Through college, my first real job, getting married, and settling into everyday life, I've always been relatively careful about my control, but certainly not where most doctors would want me to be.  Even though I tested at least a few times a day and wore a pump, My A1C has wavered from the 6's when I was first diagnosed, into the 7's, up to its highest at 8.5, back down to the 7's, and most recently down to 6.6!

With the baby bug growing inside me, and my working hard to get my blood sugar under tighter control, my husband and I decided to see where we stood in terms of my health and how it would impact a pregnancy.  We are both excited, and anxious to have a baby, but had questions about my health, and how it would affect our future child.

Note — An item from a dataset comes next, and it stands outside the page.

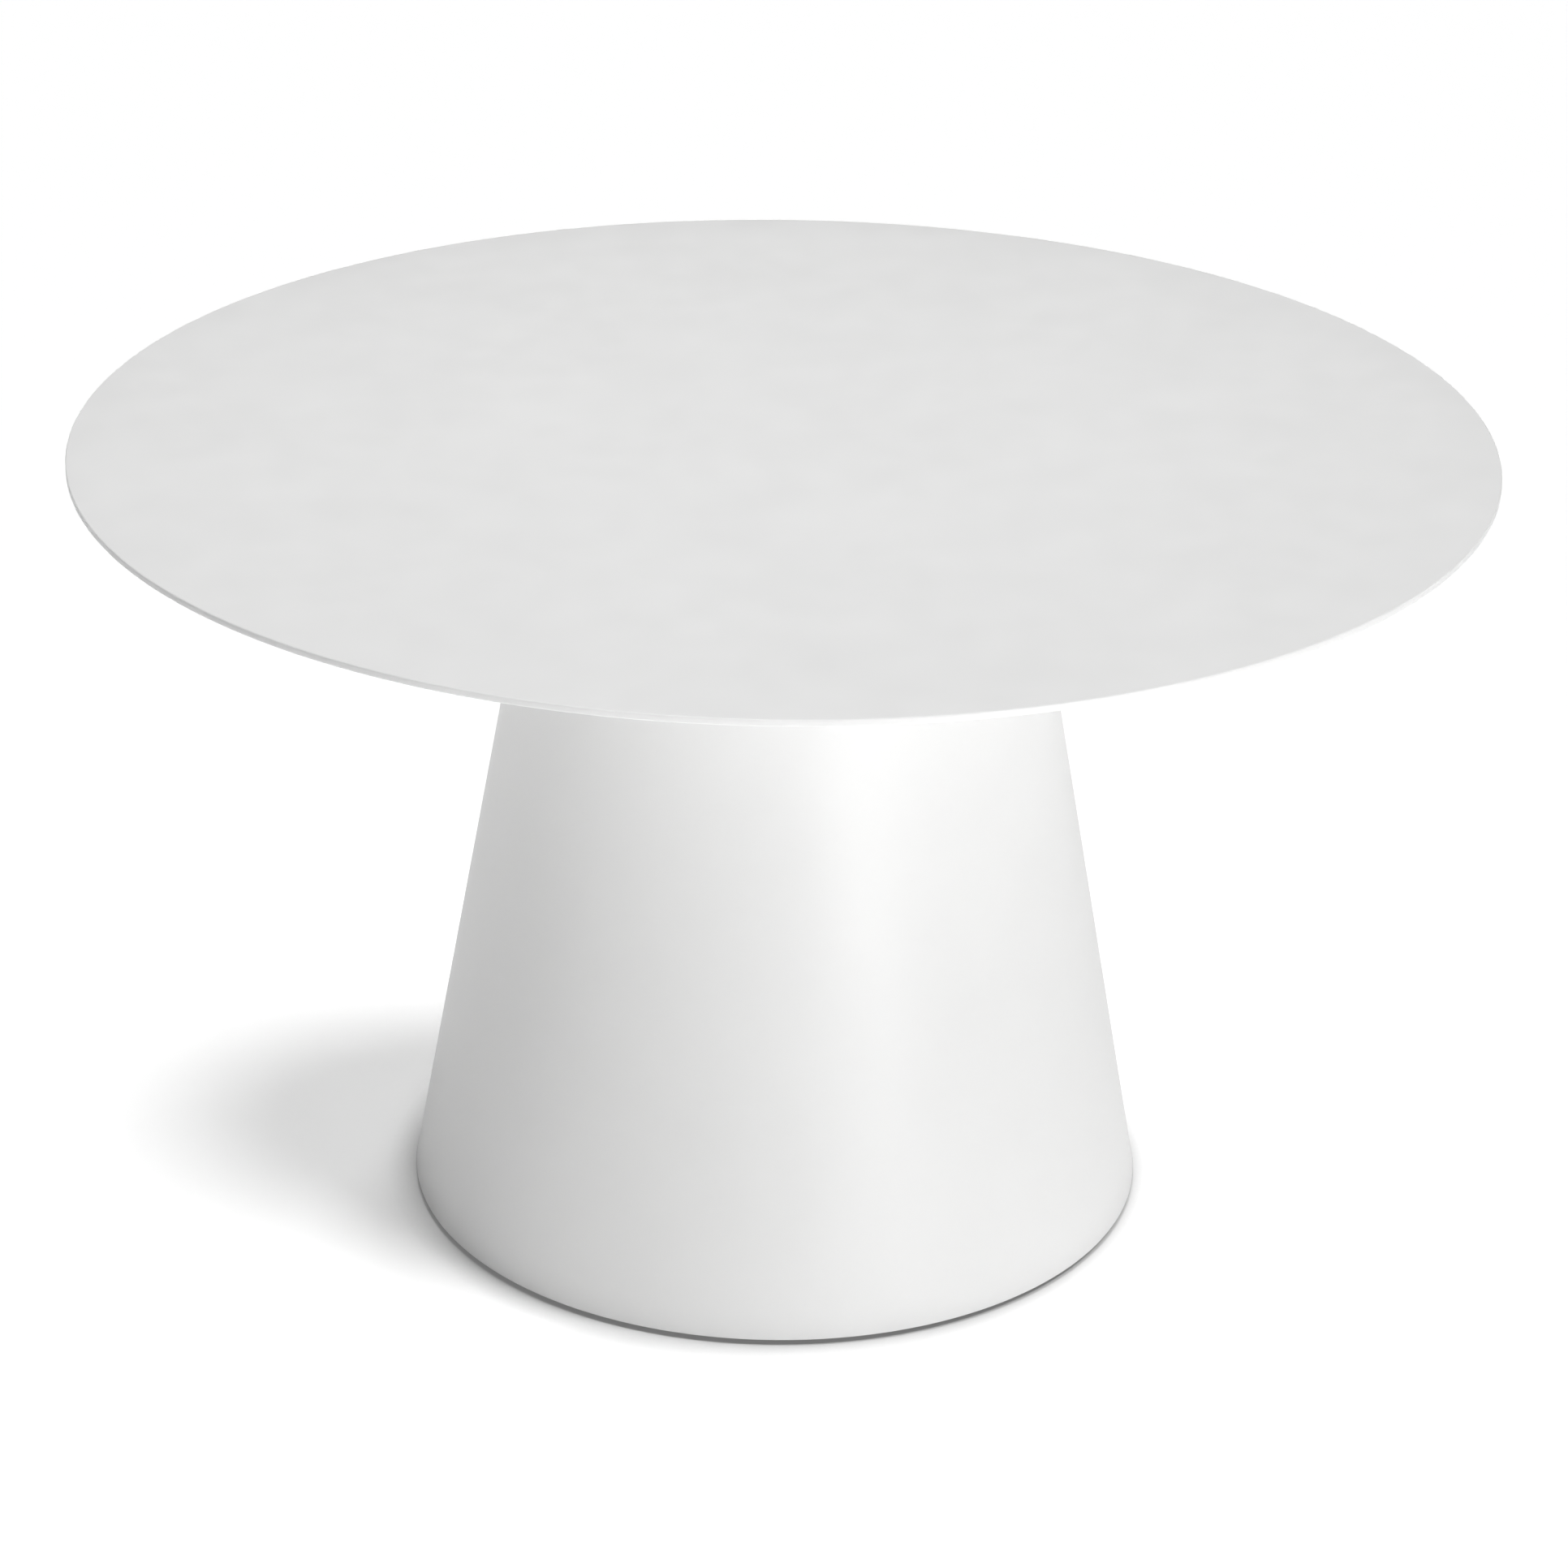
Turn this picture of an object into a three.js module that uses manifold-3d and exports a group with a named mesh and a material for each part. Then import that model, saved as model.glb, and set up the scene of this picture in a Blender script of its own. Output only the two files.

I was terrified that the doctor would tell me that my 6.6 A1C was still way too high, and that I weighed way too much to have a baby.  To my complete surprise, the doctor was not concerned about my weight (I asked her twice just to be sure!), although encouraged my desire to drop a little weight before getting pregnant if that's what I want.  She also said I was pretty darn close with my A1C.  She recommends being under 6.0 before pregnancy, but said she considers under 6.5 to be safe.  I couldn't believe it.  She handed me a prescription for prenatal vitamins, told us to wait a few more months to get my A1C down as much as I can and to go off birth control, and out we walked.  I could hardly believe that I didn't get yelled out, or lectured, or upset for any reason.

Once I got over that, I REALLY couldn't believe that this woman, board certified and all, had just told me and my husband that in a few months, we could start trying for a baby!  She wasn't just telling me what I wanted to hear, but what was true, and I was shocked.  I had been telling myself for so long that I was too far out of control and too overweight, that I never objectively looked at the situation.  And so, together, my husband and I walked out of that office, and into the next stage of our life.

I'm writing this blog, not only to document our journey for ourselves, but for other Type 1 women who are going through a pregnancy, and want to follow a real life story, from just thinking about it, hopefully through a healthy birth.  I've done some research online, and mostly what I find are horror stories from medical organizations warning diabetics against birth defect, still births and major complications.  I've found a few real life stories from Type 1 women who have healthy babies, and would like to offer up my own story as well, from the very beginning.  So, join me on this journey if you want.  I'll share the ups and downs (both blood sugar, and emotional), and whatever else comes to me in between!